- Provided records
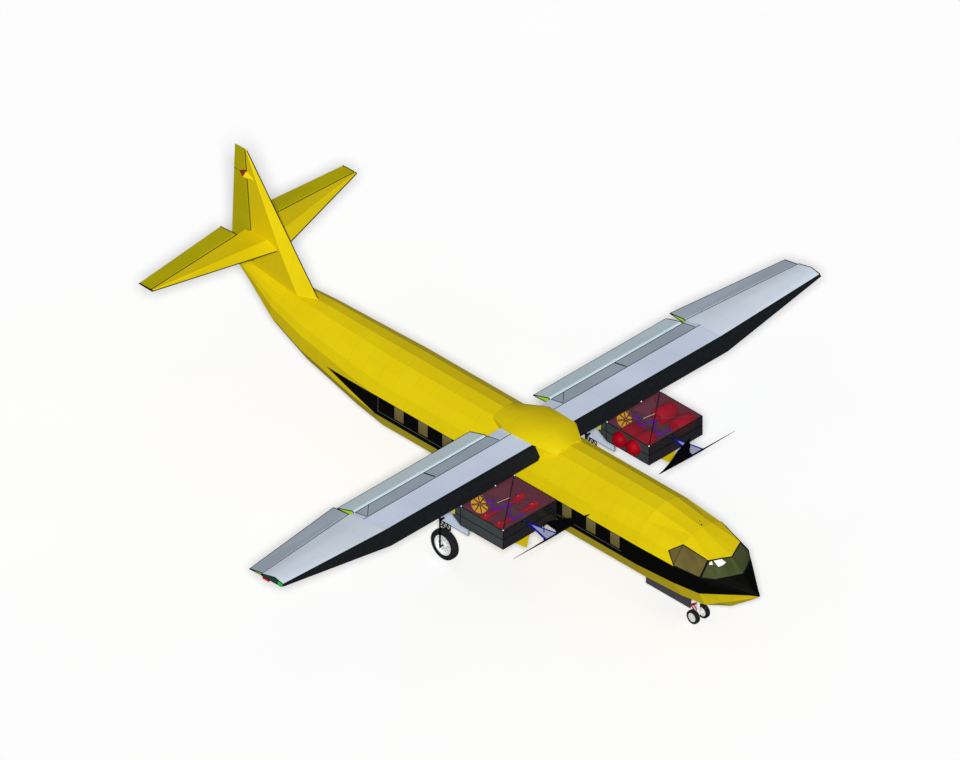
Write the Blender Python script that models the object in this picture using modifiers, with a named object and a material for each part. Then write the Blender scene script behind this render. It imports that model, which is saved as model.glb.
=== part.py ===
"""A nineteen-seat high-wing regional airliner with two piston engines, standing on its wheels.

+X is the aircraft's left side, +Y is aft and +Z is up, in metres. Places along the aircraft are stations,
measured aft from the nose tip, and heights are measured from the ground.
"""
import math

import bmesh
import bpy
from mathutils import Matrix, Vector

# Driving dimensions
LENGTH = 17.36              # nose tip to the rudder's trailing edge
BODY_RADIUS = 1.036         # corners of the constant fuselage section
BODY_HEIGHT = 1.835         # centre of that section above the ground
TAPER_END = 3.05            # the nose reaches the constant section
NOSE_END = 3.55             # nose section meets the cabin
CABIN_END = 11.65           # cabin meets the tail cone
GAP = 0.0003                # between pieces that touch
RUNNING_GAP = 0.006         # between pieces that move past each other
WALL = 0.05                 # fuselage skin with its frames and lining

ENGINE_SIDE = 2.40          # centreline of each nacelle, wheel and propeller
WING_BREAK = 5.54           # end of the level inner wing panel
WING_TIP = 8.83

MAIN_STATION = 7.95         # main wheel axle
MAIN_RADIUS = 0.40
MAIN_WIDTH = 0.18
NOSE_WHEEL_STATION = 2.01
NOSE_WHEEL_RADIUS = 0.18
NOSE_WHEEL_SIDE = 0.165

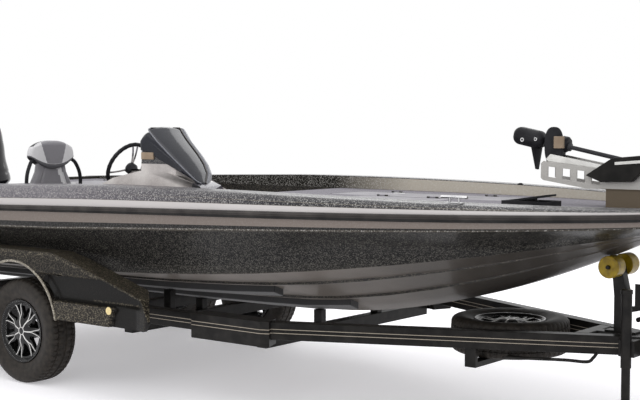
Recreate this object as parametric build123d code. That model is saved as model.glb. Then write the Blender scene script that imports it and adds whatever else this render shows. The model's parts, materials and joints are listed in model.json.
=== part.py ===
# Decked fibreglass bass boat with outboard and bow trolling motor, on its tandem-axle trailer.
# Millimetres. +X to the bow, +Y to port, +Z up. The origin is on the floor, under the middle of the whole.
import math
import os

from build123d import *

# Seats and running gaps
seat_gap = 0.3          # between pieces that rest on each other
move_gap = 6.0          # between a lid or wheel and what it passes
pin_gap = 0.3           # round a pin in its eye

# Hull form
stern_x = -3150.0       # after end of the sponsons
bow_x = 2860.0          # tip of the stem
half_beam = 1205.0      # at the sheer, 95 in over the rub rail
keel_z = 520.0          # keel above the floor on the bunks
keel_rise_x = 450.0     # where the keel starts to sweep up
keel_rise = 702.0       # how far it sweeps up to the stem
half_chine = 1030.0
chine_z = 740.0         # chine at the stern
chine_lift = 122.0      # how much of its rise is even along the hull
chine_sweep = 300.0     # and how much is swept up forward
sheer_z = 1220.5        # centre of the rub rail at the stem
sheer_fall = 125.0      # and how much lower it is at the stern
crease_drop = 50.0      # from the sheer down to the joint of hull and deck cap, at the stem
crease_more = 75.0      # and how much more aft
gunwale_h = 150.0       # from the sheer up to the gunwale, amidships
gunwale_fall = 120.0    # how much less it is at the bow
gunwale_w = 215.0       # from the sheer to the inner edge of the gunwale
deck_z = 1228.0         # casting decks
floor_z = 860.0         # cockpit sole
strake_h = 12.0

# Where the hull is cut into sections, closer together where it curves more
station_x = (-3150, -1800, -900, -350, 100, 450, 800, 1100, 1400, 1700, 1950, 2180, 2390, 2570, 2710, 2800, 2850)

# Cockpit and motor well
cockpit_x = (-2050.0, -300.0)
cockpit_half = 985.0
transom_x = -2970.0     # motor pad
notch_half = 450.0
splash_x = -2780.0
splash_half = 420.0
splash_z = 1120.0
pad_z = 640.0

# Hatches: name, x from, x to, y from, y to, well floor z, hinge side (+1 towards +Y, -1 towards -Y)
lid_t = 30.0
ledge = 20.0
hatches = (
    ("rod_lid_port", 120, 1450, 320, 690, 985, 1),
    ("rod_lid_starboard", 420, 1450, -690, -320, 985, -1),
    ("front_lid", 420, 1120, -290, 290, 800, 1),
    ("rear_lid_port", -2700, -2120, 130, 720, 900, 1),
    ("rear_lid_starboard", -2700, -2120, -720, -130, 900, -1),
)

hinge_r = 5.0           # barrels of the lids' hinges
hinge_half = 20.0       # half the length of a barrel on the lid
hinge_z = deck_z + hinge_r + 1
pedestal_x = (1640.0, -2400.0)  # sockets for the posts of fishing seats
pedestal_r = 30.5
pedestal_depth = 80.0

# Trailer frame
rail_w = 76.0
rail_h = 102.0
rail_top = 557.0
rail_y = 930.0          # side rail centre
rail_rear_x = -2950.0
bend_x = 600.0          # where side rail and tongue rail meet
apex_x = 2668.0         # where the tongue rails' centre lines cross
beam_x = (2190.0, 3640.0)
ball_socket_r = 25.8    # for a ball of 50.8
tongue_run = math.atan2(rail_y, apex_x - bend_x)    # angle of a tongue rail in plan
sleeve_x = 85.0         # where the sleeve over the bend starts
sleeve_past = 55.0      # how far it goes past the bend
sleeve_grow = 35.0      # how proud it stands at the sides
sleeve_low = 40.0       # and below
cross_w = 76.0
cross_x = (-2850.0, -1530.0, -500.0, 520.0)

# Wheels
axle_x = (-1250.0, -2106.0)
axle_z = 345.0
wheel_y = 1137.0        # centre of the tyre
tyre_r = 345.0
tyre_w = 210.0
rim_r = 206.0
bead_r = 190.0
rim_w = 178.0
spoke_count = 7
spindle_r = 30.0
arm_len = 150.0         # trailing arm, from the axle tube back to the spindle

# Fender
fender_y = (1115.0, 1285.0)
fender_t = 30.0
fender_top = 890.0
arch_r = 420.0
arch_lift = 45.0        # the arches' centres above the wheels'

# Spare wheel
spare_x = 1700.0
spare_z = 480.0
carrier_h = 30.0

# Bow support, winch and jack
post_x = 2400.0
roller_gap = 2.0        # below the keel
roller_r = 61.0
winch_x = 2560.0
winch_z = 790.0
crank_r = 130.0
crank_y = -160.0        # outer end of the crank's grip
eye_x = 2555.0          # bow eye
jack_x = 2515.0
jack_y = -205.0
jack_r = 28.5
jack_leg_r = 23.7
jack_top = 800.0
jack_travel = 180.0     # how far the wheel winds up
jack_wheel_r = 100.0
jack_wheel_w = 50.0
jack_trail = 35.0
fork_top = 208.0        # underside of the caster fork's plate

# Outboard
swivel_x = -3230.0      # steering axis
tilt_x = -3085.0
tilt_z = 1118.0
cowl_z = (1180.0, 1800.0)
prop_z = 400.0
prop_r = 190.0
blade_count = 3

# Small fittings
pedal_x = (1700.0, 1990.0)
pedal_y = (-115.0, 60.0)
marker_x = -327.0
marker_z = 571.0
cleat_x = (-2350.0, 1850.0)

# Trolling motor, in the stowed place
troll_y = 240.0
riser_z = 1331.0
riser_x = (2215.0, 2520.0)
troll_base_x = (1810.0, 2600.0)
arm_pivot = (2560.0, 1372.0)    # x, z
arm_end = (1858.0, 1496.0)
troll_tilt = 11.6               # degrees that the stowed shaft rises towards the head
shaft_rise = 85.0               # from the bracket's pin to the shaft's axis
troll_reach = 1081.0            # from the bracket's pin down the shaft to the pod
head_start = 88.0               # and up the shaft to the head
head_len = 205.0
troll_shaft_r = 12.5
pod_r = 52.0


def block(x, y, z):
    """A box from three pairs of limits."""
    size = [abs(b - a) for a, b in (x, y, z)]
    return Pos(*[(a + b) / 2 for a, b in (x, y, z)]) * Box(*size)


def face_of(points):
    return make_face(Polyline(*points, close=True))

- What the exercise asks
Can you reproduce all the material exactly?

- Answer for the task
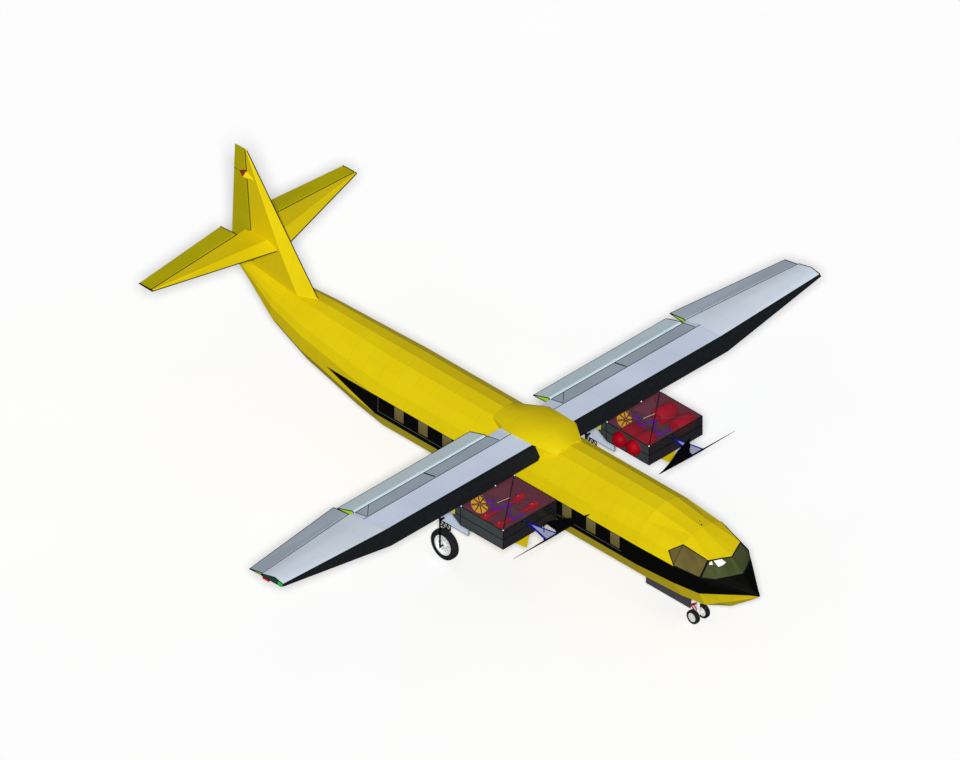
Write the Blender Python script that models the object in this picture using modifiers, with a named object and a material for each part. Then write the Blender scene script behind this render. It imports that model, which is saved as model.glb.
=== part.py ===
"""A nineteen-seat high-wing regional airliner with two piston engines, standing on its wheels.

+X is the aircraft's left side, +Y is aft and +Z is up, in metres. Places along the aircraft are stations,
measured aft from the nose tip, and heights are measured from the ground.
"""
import math

import bmesh
import bpy
from mathutils import Matrix, Vector

# Driving dimensions
LENGTH = 17.36              # nose tip to the rudder's trailing edge
BODY_RADIUS = 1.036         # corners of the constant fuselage section
BODY_HEIGHT = 1.835         # centre of that section above the ground
TAPER_END = 3.05            # the nose reaches the constant section
NOSE_END = 3.55             # nose section meets the cabin
CABIN_END = 11.65           # cabin meets the tail cone
GAP = 0.0003                # between pieces that touch
RUNNING_GAP = 0.006         # between pieces that move past each other
WALL = 0.05                 # fuselage skin with its frames and lining

ENGINE_SIDE = 2.40          # centreline of each nacelle, wheel and propeller
WING_BREAK = 5.54           # end of the level inner wing panel
WING_TIP = 8.83

MAIN_STATION = 7.95         # main wheel axle
MAIN_RADIUS = 0.40
MAIN_WIDTH = 0.18
NOSE_WHEEL_STATION = 2.01
NOSE_WHEEL_RADIUS = 0.18
NOSE_WHEEL_SIDE = 0.165

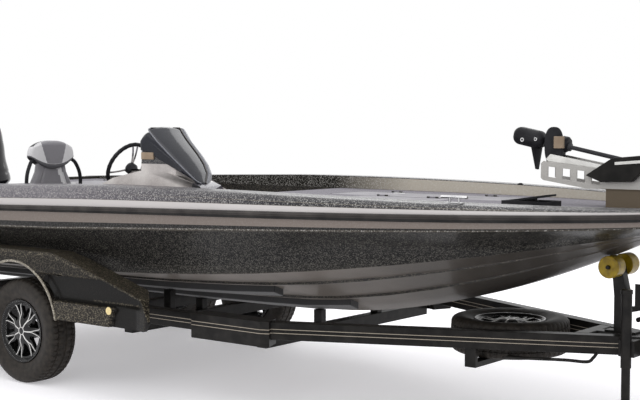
Recreate this object as parametric build123d code. That model is saved as model.glb. Then write the Blender scene script that imports it and adds whatever else this render shows. The model's parts, materials and joints are listed in model.json.
=== part.py ===
# Decked fibreglass bass boat with outboard and bow trolling motor, on its tandem-axle trailer.
# Millimetres. +X to the bow, +Y to port, +Z up. The origin is on the floor, under the middle of the whole.
import math
import os

from build123d import *

# Seats and running gaps
seat_gap = 0.3          # between pieces that rest on each other
move_gap = 6.0          # between a lid or wheel and what it passes
pin_gap = 0.3           # round a pin in its eye

# Hull form
stern_x = -3150.0       # after end of the sponsons
bow_x = 2860.0          # tip of the stem
half_beam = 1205.0      # at the sheer, 95 in over the rub rail
keel_z = 520.0          # keel above the floor on the bunks
keel_rise_x = 450.0     # where the keel starts to sweep up
keel_rise = 702.0       # how far it sweeps up to the stem
half_chine = 1030.0
chine_z = 740.0         # chine at the stern
chine_lift = 122.0      # how much of its rise is even along the hull
chine_sweep = 300.0     # and how much is swept up forward
sheer_z = 1220.5        # centre of the rub rail at the stem
sheer_fall = 125.0      # and how much lower it is at the stern
crease_drop = 50.0      # from the sheer down to the joint of hull and deck cap, at the stem
crease_more = 75.0      # and how much more aft
gunwale_h = 150.0       # from the sheer up to the gunwale, amidships
gunwale_fall = 120.0    # how much less it is at the bow
gunwale_w = 215.0       # from the sheer to the inner edge of the gunwale
deck_z = 1228.0         # casting decks
floor_z = 860.0         # cockpit sole
strake_h = 12.0

# Where the hull is cut into sections, closer together where it curves more
station_x = (-3150, -1800, -900, -350, 100, 450, 800, 1100, 1400, 1700, 1950, 2180, 2390, 2570, 2710, 2800, 2850)

# Cockpit and motor well
cockpit_x = (-2050.0, -300.0)
cockpit_half = 985.0
transom_x = -2970.0     # motor pad
notch_half = 450.0
splash_x = -2780.0
splash_half = 420.0
splash_z = 1120.0
pad_z = 640.0

# Hatches: name, x from, x to, y from, y to, well floor z, hinge side (+1 towards +Y, -1 towards -Y)
lid_t = 30.0
ledge = 20.0
hatches = (
    ("rod_lid_port", 120, 1450, 320, 690, 985, 1),
    ("rod_lid_starboard", 420, 1450, -690, -320, 985, -1),
    ("front_lid", 420, 1120, -290, 290, 800, 1),
    ("rear_lid_port", -2700, -2120, 130, 720, 900, 1),
    ("rear_lid_starboard", -2700, -2120, -720, -130, 900, -1),
)

hinge_r = 5.0           # barrels of the lids' hinges
hinge_half = 20.0       # half the length of a barrel on the lid
hinge_z = deck_z + hinge_r + 1
pedestal_x = (1640.0, -2400.0)  # sockets for the posts of fishing seats
pedestal_r = 30.5
pedestal_depth = 80.0

# Trailer frame
rail_w = 76.0
rail_h = 102.0
rail_top = 557.0
rail_y = 930.0          # side rail centre
rail_rear_x = -2950.0
bend_x = 600.0          # where side rail and tongue rail meet
apex_x = 2668.0         # where the tongue rails' centre lines cross
beam_x = (2190.0, 3640.0)
ball_socket_r = 25.8    # for a ball of 50.8
tongue_run = math.atan2(rail_y, apex_x - bend_x)    # angle of a tongue rail in plan
sleeve_x = 85.0         # where the sleeve over the bend starts
sleeve_past = 55.0      # how far it goes past the bend
sleeve_grow = 35.0      # how proud it stands at the sides
sleeve_low = 40.0       # and below
cross_w = 76.0
cross_x = (-2850.0, -1530.0, -500.0, 520.0)

# Wheels
axle_x = (-1250.0, -2106.0)
axle_z = 345.0
wheel_y = 1137.0        # centre of the tyre
tyre_r = 345.0
tyre_w = 210.0
rim_r = 206.0
bead_r = 190.0
rim_w = 178.0
spoke_count = 7
spindle_r = 30.0
arm_len = 150.0         # trailing arm, from the axle tube back to the spindle

# Fender
fender_y = (1115.0, 1285.0)
fender_t = 30.0
fender_top = 890.0
arch_r = 420.0
arch_lift = 45.0        # the arches' centres above the wheels'

# Spare wheel
spare_x = 1700.0
spare_z = 480.0
carrier_h = 30.0

# Bow support, winch and jack
post_x = 2400.0
roller_gap = 2.0        # below the keel
roller_r = 61.0
winch_x = 2560.0
winch_z = 790.0
crank_r = 130.0
crank_y = -160.0        # outer end of the crank's grip
eye_x = 2555.0          # bow eye
jack_x = 2515.0
jack_y = -205.0
jack_r = 28.5
jack_leg_r = 23.7
jack_top = 800.0
jack_travel = 180.0     # how far the wheel winds up
jack_wheel_r = 100.0
jack_wheel_w = 50.0
jack_trail = 35.0
fork_top = 208.0        # underside of the caster fork's plate

# Outboard
swivel_x = -3230.0      # steering axis
tilt_x = -3085.0
tilt_z = 1118.0
cowl_z = (1180.0, 1800.0)
prop_z = 400.0
prop_r = 190.0
blade_count = 3

# Small fittings
pedal_x = (1700.0, 1990.0)
pedal_y = (-115.0, 60.0)
marker_x = -327.0
marker_z = 571.0
cleat_x = (-2350.0, 1850.0)

# Trolling motor, in the stowed place
troll_y = 240.0
riser_z = 1331.0
riser_x = (2215.0, 2520.0)
troll_base_x = (1810.0, 2600.0)
arm_pivot = (2560.0, 1372.0)    # x, z
arm_end = (1858.0, 1496.0)
troll_tilt = 11.6               # degrees that the stowed shaft rises towards the head
shaft_rise = 85.0               # from the bracket's pin to the shaft's axis
troll_reach = 1081.0            # from the bracket's pin down the shaft to the pod
head_start = 88.0               # and up the shaft to the head
head_len = 205.0
troll_shaft_r = 12.5
pod_r = 52.0


def block(x, y, z):
    """A box from three pairs of limits."""
    size = [abs(b - a) for a, b in (x, y, z)]
    return Pos(*[(a + b) / 2 for a, b in (x, y, z)]) * Box(*size)


def face_of(points):
    return make_face(Polyline(*points, close=True))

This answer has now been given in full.